What Uber doesn't factor into this equation is their 25% Summer promotion. They took the 25% hit, allowing drivers to make decent earnings before reducing prices after the summer. This thrill ride ended, and now drivers are taking the price hit and earning less.

On September 15, 2014, Uber slashed prices nearly 15%, which their argument is that clients would likely take more rides and business could multiply. Drivers are still waiting for these increased earnings. If drivers want to earn more money, they must drive additional hours, spend more on gas and increase overall mileage. It is a lose-lose to drive without any guarantees set into place.

Unfortunately, ridesharing competition is influencing fares. Drivers are unable to withstand these price drops because the cost to operate is too excessive. Wear and tear (mileage), repairs (poor road conditions busting axles, eating up tires, and hill wearing down brakes), maintenance (frequent oil changes), gas (top expenses), tolls, and other expenses involving ridesharing are restricting drivers.

Giving drivers access to $.05 and $.10 savings in one approved gas station near Cesar Chavez Street won't alleviate gas cost. Will a driver travel from the Presidio and/or the Marina to fill-up at this gas station? No way! To make this comical, there are certain hours these gas savings are available. Drivers receive better savings using gas programs offered at supermarkets and at Shell gas stations than at a generic gas station. For the most part, Shell, Chevron, and 76 gas stations feature the best premium gas for luxury vehicles.

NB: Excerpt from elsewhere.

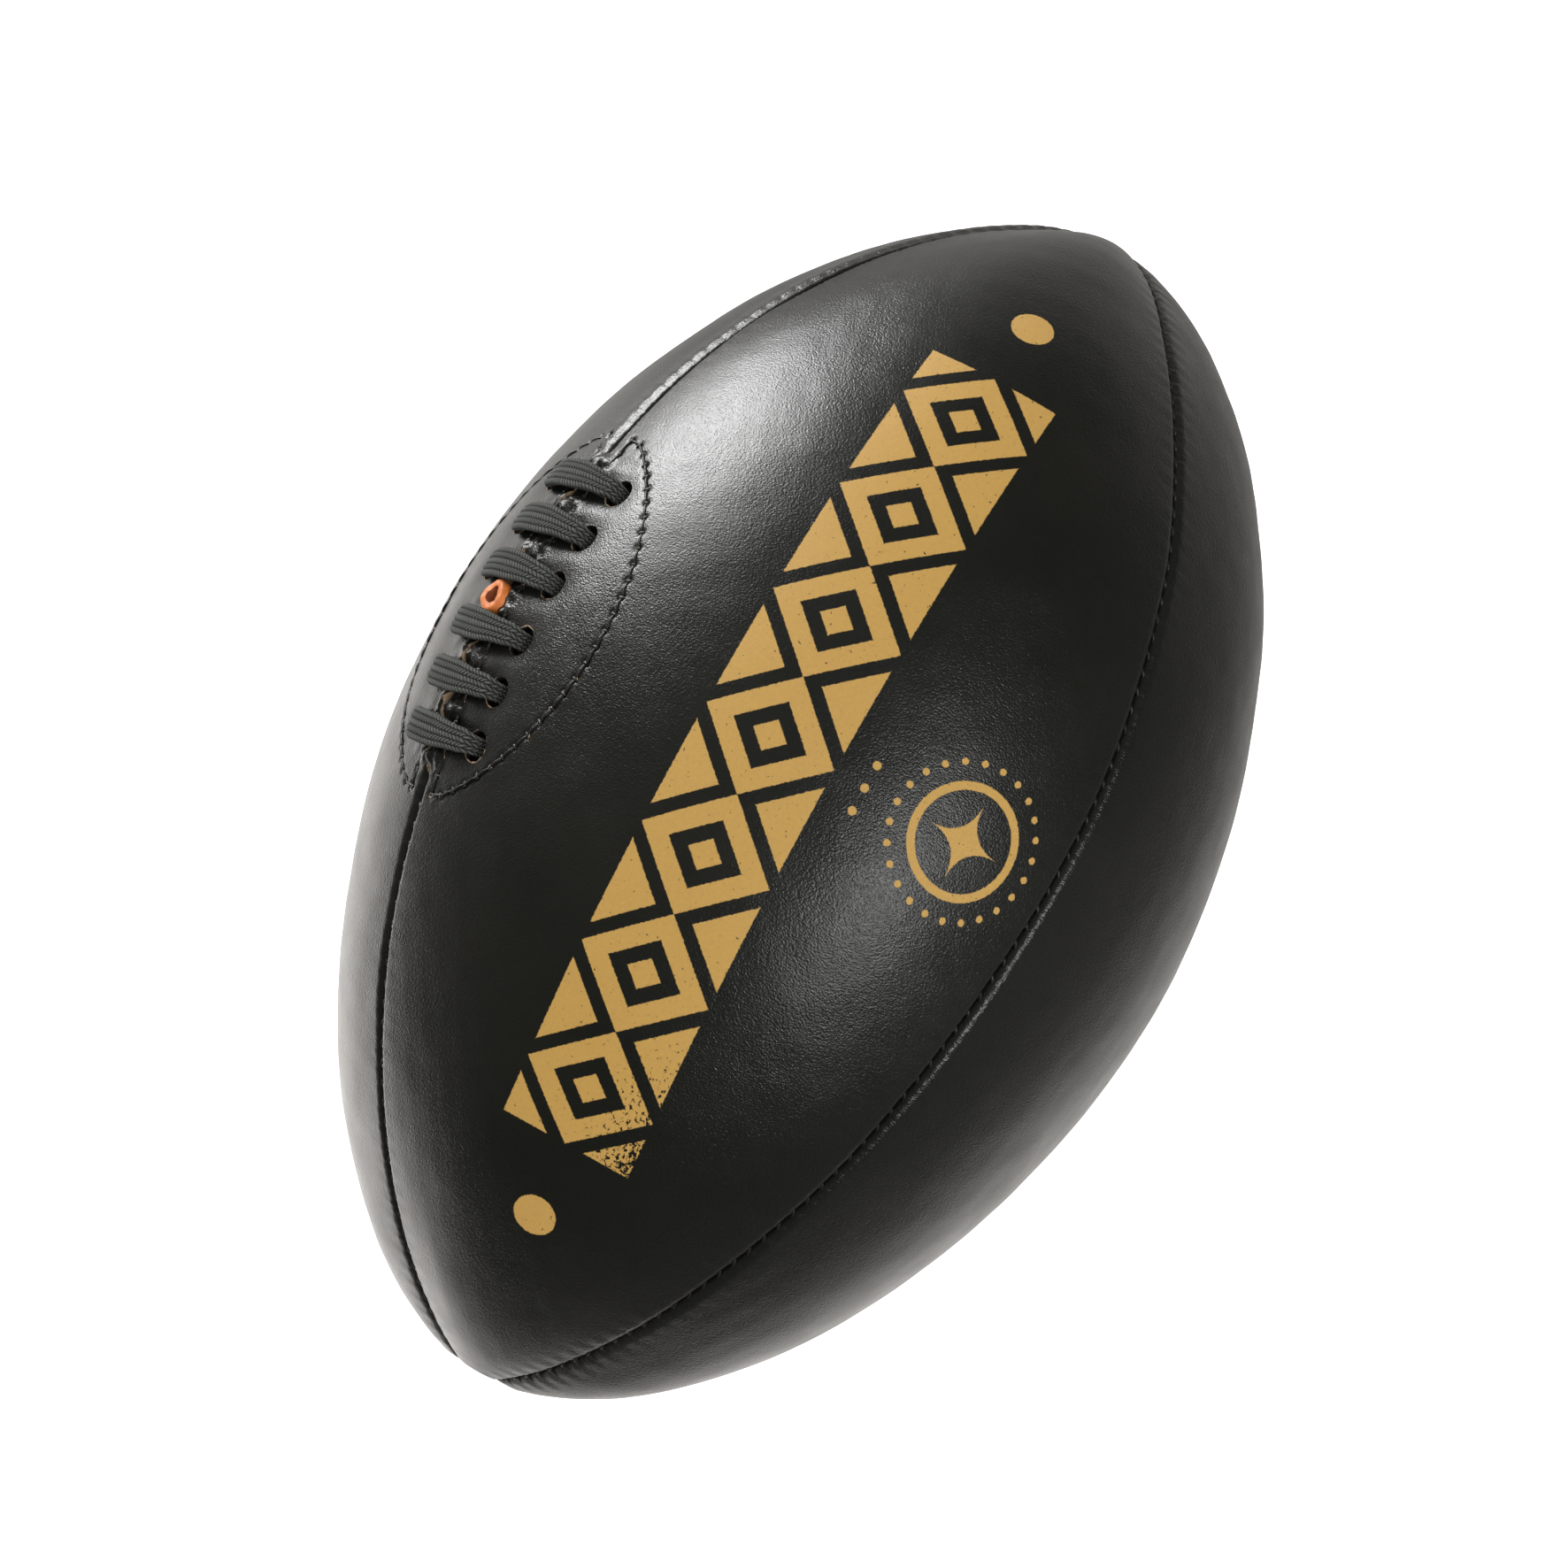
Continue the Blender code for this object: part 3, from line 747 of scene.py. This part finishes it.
def panel(place, centre, laced_side, hide, raw, hole_wall_shade):
    """One leather panel: a fine outer surface, a plain inner one, and the edge between them."""
    walk = np.linspace(TABLE_WALK[0], TABLE_WALK[-1], 620)
    x, angle, *distances = panel_grid(walk, centre, laced_side)
    opening = smooth(slit_share(x), 0.02, 0.22)
    relief = outer_relief(walk, x, angle, distances, opening, laced_side)
    outer = skin(x, angle, relief)

    rows, columns = x.shape
    zone = len(EDGE_STEPS)
    in_zone = np.arange(0, zone, 3)
    inner_columns = np.unique(np.concatenate((in_zone, np.arange(zone, columns - zone, 8),
                                              columns - 1 - in_zone)))
    pick = (slice(None), inner_columns)
    depth = inner_depth(x[pick], [distance[pick] for distance in distances], opening[pick], laced_side)
    inner = skin(x[pick], angle[pick], depth)

    raw_rows = (opening[:, 0] > 0.3).astype(int)
    quads, kinds = panel_faces(rows, columns, len(inner_columns), raw_rows, laced_side)
    points = np.concatenate((outer.reshape(-1, 3), inner.reshape(-1, 3)))
    made = mesh_object(f"hide_{place}", points, quads, (hide, raw), kinds)
    along = np.broadcast_to(walk[:, None], angle.shape)
    across = (angle - centre) * outline(x)[0]
    lay_flat(made, *(np.concatenate((part.ravel(), part[pick].ravel())) for part in (along, across)))
    if laced_side:
        punch_holes(made, -laced_side, hole_wall_shade)
    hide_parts(f"panel_{place}")
    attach(made, "root")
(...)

In essence, price competition is moving ridesharing in a bad direction. Instead of improving quality, Uber and Lyft are duking it out through pricing wars to win the ridesharing battle. They want to sink prices so low that someone will lose the game. In our most honest opinion, there is no viable way that Lyft can sustain these low prices. No existing ridesharing driver will find motivation in taking long trips to make 30% less than in December 2013 and January 2014. It's discouraging for drivers to watch these prices drop. Reducing prices won't increase business tenfold, unless this strategy is to gain additional clients/riders/passengers in an attempt to increase prices in the future and establish a monopoly.

Drive smart. Develop a strategy to survive as a ridesharing driver.